== DATASET RECORDS ==
★ ★ ★ ★ ★

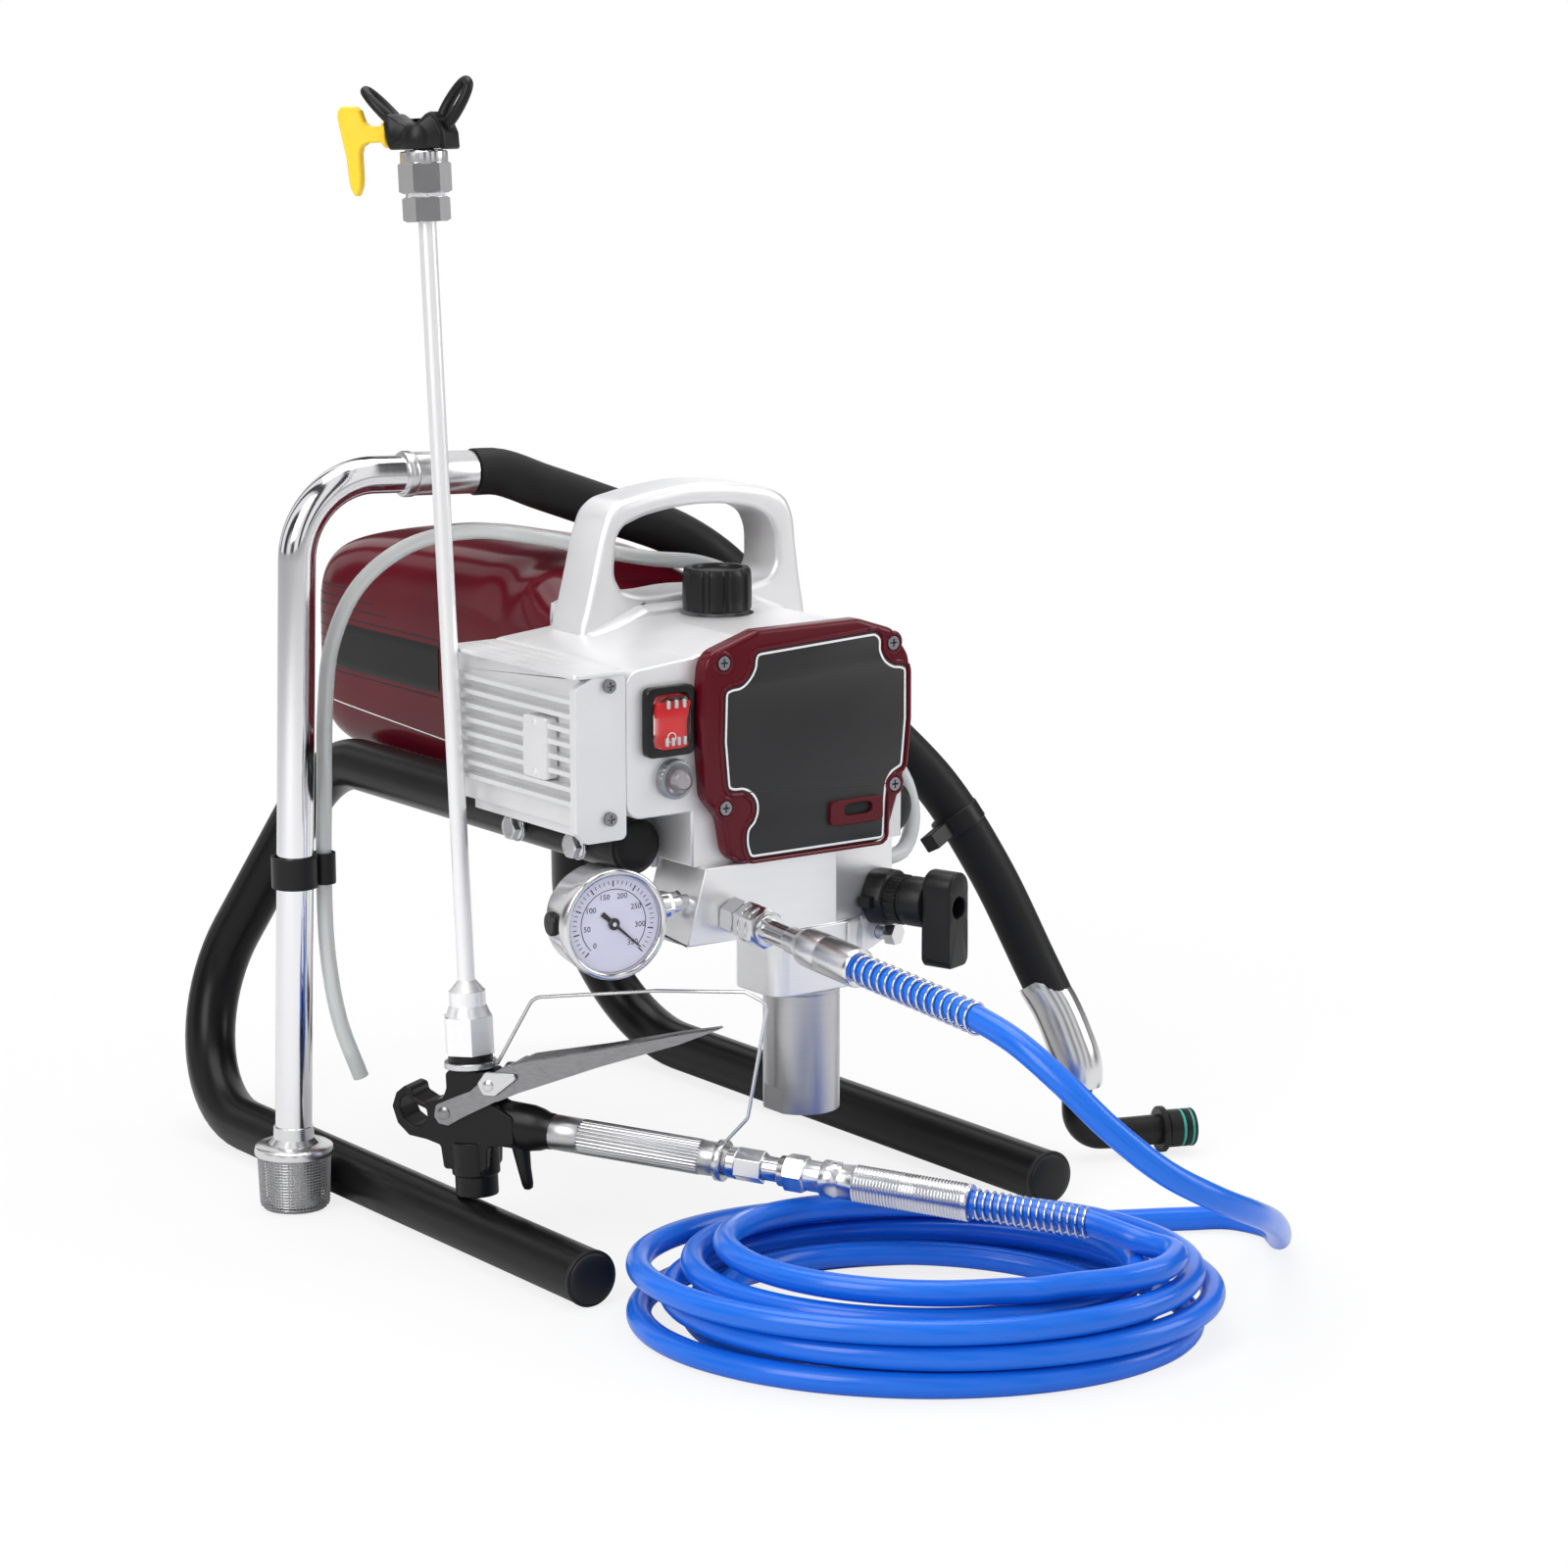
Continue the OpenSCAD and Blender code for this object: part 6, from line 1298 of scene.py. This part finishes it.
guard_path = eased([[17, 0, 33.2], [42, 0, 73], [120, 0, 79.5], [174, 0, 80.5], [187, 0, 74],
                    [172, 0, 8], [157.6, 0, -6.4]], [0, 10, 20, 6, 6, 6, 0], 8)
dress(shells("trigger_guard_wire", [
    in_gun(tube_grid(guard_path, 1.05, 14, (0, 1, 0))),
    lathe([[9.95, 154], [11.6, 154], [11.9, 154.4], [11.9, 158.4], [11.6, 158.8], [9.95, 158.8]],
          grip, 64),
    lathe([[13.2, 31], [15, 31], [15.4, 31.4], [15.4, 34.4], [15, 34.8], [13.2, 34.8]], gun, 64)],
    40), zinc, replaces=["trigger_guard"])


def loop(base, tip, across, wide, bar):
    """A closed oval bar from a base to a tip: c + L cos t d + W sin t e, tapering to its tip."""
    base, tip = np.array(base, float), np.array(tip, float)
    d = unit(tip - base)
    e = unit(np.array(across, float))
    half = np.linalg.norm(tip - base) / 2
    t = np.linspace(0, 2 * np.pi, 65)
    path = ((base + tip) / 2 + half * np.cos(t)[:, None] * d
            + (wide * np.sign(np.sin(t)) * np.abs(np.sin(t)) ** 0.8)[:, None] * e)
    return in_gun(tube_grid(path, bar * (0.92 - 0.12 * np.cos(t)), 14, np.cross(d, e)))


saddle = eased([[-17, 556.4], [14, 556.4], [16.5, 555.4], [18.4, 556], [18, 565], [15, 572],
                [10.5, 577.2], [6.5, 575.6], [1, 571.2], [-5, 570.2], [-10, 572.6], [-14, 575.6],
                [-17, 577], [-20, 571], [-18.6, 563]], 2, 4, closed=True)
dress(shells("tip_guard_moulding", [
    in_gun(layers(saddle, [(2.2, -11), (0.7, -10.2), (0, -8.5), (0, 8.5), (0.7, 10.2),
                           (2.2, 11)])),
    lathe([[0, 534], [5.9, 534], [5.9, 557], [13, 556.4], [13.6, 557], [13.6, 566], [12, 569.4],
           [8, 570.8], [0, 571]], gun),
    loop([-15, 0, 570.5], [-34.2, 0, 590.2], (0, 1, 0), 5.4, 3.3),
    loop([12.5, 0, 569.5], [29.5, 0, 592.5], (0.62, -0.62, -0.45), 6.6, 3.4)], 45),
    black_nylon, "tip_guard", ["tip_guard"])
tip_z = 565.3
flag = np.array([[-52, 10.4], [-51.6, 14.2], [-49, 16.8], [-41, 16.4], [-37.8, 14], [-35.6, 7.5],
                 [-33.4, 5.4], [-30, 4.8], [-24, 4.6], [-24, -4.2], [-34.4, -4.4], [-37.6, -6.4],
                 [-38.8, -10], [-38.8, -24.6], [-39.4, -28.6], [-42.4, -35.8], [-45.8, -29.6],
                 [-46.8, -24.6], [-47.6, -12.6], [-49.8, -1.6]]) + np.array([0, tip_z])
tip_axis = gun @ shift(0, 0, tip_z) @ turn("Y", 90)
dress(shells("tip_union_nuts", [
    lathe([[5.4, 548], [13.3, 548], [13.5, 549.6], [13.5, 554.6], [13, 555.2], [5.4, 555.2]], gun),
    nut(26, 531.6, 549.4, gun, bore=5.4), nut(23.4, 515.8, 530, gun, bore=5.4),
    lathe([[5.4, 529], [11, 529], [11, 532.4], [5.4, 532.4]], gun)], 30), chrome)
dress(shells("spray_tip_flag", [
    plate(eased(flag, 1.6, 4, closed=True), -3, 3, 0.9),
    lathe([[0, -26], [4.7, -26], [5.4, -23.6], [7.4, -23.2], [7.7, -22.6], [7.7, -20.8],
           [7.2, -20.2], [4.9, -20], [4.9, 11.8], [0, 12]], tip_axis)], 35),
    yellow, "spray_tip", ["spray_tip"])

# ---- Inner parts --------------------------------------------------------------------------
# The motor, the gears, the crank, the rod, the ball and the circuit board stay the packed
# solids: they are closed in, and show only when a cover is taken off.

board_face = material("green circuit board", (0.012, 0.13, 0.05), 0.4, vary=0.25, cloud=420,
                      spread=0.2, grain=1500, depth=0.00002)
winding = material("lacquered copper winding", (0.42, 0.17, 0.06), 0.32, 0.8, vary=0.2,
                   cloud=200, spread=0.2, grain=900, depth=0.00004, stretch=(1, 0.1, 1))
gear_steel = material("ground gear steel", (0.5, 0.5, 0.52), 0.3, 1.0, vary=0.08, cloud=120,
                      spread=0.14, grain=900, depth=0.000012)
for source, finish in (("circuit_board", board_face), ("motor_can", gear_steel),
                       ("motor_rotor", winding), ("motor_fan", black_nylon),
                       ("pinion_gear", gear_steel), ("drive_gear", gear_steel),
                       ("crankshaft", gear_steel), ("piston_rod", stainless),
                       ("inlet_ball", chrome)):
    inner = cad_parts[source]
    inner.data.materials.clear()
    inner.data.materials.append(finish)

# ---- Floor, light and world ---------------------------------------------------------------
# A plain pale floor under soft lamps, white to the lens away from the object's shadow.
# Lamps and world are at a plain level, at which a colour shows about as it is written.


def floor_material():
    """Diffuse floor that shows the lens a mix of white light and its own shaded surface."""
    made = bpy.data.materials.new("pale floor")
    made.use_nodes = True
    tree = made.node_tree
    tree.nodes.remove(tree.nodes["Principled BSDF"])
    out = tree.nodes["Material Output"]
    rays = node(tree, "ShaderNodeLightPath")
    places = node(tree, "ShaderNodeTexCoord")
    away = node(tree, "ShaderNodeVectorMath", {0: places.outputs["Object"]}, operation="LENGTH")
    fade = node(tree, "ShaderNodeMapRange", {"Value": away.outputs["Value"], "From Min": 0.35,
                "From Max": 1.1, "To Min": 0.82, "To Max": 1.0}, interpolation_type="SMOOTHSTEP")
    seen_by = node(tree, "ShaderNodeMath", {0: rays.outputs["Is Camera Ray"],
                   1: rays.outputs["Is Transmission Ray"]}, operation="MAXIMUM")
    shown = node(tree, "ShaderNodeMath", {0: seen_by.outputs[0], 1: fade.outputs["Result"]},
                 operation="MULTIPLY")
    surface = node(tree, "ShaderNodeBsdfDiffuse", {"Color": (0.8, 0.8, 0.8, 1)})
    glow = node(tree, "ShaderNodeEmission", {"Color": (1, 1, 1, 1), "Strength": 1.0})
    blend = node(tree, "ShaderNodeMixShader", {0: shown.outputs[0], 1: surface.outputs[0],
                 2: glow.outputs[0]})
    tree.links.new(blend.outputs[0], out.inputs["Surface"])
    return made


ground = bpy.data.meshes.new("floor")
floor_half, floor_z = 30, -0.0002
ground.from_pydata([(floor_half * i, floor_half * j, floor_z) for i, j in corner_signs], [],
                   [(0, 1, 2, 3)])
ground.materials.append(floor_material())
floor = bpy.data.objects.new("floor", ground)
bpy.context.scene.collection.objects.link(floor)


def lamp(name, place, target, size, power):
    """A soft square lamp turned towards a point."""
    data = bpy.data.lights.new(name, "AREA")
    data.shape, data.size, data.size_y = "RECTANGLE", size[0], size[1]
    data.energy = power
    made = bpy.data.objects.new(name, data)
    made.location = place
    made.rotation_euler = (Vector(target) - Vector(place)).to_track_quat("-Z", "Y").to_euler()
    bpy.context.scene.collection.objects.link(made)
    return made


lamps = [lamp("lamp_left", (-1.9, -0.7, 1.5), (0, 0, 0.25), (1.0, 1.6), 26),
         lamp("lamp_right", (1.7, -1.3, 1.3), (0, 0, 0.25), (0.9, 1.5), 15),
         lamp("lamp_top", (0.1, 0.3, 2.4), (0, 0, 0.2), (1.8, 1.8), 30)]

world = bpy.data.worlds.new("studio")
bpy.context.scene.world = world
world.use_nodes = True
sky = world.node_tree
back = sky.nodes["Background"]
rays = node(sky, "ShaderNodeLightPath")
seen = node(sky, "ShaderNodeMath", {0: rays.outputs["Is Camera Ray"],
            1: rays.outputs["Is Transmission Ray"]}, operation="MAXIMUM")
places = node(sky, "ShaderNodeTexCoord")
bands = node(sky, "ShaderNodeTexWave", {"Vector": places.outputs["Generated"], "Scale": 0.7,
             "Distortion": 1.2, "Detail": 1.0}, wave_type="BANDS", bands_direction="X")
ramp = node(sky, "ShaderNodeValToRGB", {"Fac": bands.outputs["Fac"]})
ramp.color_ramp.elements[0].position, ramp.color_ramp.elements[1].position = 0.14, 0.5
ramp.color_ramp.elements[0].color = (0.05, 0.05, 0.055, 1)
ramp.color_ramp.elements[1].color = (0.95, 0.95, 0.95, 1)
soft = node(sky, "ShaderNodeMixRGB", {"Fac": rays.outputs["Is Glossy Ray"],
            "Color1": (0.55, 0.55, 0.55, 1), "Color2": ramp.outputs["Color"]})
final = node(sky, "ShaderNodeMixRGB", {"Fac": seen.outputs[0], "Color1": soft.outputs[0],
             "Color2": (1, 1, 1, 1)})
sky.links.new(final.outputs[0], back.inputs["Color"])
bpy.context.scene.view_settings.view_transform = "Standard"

★ ★ ★ ★ ★

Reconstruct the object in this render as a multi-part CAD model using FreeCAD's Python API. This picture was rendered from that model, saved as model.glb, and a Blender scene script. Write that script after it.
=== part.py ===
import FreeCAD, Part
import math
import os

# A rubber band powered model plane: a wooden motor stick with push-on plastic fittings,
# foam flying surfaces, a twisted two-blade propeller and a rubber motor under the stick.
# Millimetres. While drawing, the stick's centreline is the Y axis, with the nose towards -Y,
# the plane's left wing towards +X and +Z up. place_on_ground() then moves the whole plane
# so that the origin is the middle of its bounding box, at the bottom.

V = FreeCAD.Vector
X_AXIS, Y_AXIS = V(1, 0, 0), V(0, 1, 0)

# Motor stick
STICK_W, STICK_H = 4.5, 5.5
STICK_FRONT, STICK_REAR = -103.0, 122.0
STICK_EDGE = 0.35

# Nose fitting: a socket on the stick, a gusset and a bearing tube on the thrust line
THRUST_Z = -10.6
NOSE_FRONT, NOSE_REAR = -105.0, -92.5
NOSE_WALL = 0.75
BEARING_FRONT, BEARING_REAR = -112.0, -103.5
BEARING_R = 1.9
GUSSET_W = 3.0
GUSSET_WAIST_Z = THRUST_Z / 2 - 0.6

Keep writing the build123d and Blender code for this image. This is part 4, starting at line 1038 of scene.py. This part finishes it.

★ ★ ★ ★ ★

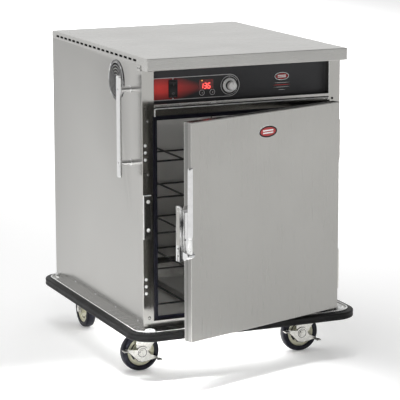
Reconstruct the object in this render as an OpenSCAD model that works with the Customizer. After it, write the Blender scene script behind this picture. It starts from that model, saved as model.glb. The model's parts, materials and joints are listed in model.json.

★ ★ ★ ★ ★

== GIVEN TASK ==
Write out exactly the lines from the one with "Continue the OpenSCAD" through the one with "return in_gun(tube_grid(path, bar", including both, and no others.

== FULL RESPONSE ==
Continue the OpenSCAD and Blender code for this object: part 6, from line 1298 of scene.py. This part finishes it.
guard_path = eased([[17, 0, 33.2], [42, 0, 73], [120, 0, 79.5], [174, 0, 80.5], [187, 0, 74],
                    [172, 0, 8], [157.6, 0, -6.4]], [0, 10, 20, 6, 6, 6, 0], 8)
dress(shells("trigger_guard_wire", [
    in_gun(tube_grid(guard_path, 1.05, 14, (0, 1, 0))),
    lathe([[9.95, 154], [11.6, 154], [11.9, 154.4], [11.9, 158.4], [11.6, 158.8], [9.95, 158.8]],
          grip, 64),
    lathe([[13.2, 31], [15, 31], [15.4, 31.4], [15.4, 34.4], [15, 34.8], [13.2, 34.8]], gun, 64)],
    40), zinc, replaces=["trigger_guard"])


def loop(base, tip, across, wide, bar):
    """A closed oval bar from a base to a tip: c + L cos t d + W sin t e, tapering to its tip."""
    base, tip = np.array(base, float), np.array(tip, float)
    d = unit(tip - base)
    e = unit(np.array(across, float))
    half = np.linalg.norm(tip - base) / 2
    t = np.linspace(0, 2 * np.pi, 65)
    path = ((base + tip) / 2 + half * np.cos(t)[:, None] * d
            + (wide * np.sign(np.sin(t)) * np.abs(np.sin(t)) ** 0.8)[:, None] * e)
    return in_gun(tube_grid(path, bar * (0.92 - 0.12 * np.cos(t)), 14, np.cross(d, e)))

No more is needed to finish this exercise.